2. The charge pump current capability also varies with the PVDD voltage you are operating it at
   • please see section 'PREDRIVER Power Supplies' section of electrical char table (page10, I think) 

For your comment about driving the additional 3 MOSFETs for motor phase isolation, are you going to be driving them through some external circuit connected to the gate-drive signals: GHx, GLx, SHx, etc?

• if so, then that should be ok to try out if you are careful to avoid drawing too much current from the charge pump 
• the charge pump has some range of current output capability like mentioned above in point #2, so if you draw too much current it will pull down the charge pump voltage and trigger charge pump UVLO (undervoltage lockout) 

Thanks and Best Regards,
Andrew 

Hi Zhi,

I think for this DRV3245-Q1 device, there is no bootstrap diode (since it uses a charge-pump architecture instead to produce the needed gate-driver voltage for HS pre-driver) 

The datasheet section you shared (9.2.2.1 External MOSFET Support) is the correct guideline for calculating the MOSFET switching capability under 'average' gate drive current conditions like mentioned. 

• I think usually the inrush current is not usually a big concern for charge pump capability calculations, since the charge pump current capability spec is also rated for continuous dc currents
• In the case of inrush/peak currents of MOSFET switching, this only occurs for a brief period of the switching cycle and should not have a significant enough impact on your charge pump to cause a major dip in voltage 
  • the more important thing about peak gate drive current is to make sure that you select a proper IDRIVE setting for your MOSFET Qgd spec and desired rise time and fall time 
  • the impact of this will be to reduce transients observed on your MOSFET switch node (SHx) and Gnd 
  • if this does become a concern for your system, the mitigation plan would be to make sure you use a high enough PVDD voltage operating condition, since the charge pump current capability gets weaker as you lower your PVDD voltage. Using the highest PVDD setting will give you up to 30mA dc charge pump capability, giving the best chances to avoid VCP UVLO if your system's gate drive current needs are aggressively high 
• Attached some resources on this to explain further if interested:
  
  
  • Smart Gate Drive app note (https://www.ti.com/lit/an/slva714d/slva714d.pdf)
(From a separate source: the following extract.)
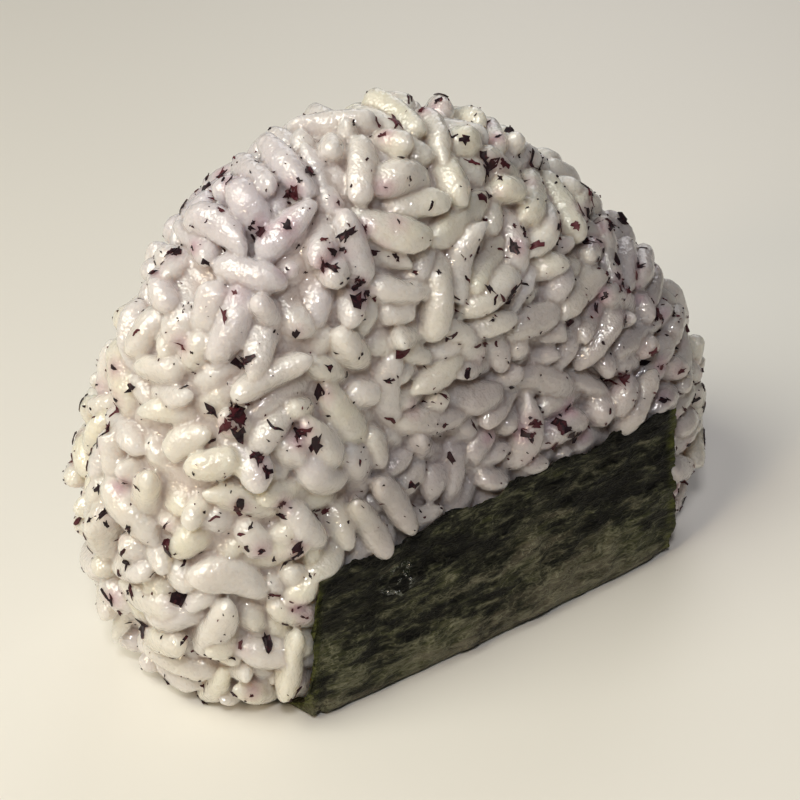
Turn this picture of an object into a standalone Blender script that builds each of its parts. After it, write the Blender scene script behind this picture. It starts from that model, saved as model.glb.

Also, one more comment regarding the equation for average charge pump current capability:

• the equation below expects only 6 MOSFETs of the same Qgd spec
• so if you are using another 3 external MOSFETs for phase isolation, 
• the equation will look more like: ICP_GATE > (6x Qgd + fPWM) + (current draw of your phase isolation MOSFETs) 
  • the additional phase isolation MOSFET current draw should be low, I think, since I am not expecting them to be switching often) 

Thanks and Best Regards,
Andrew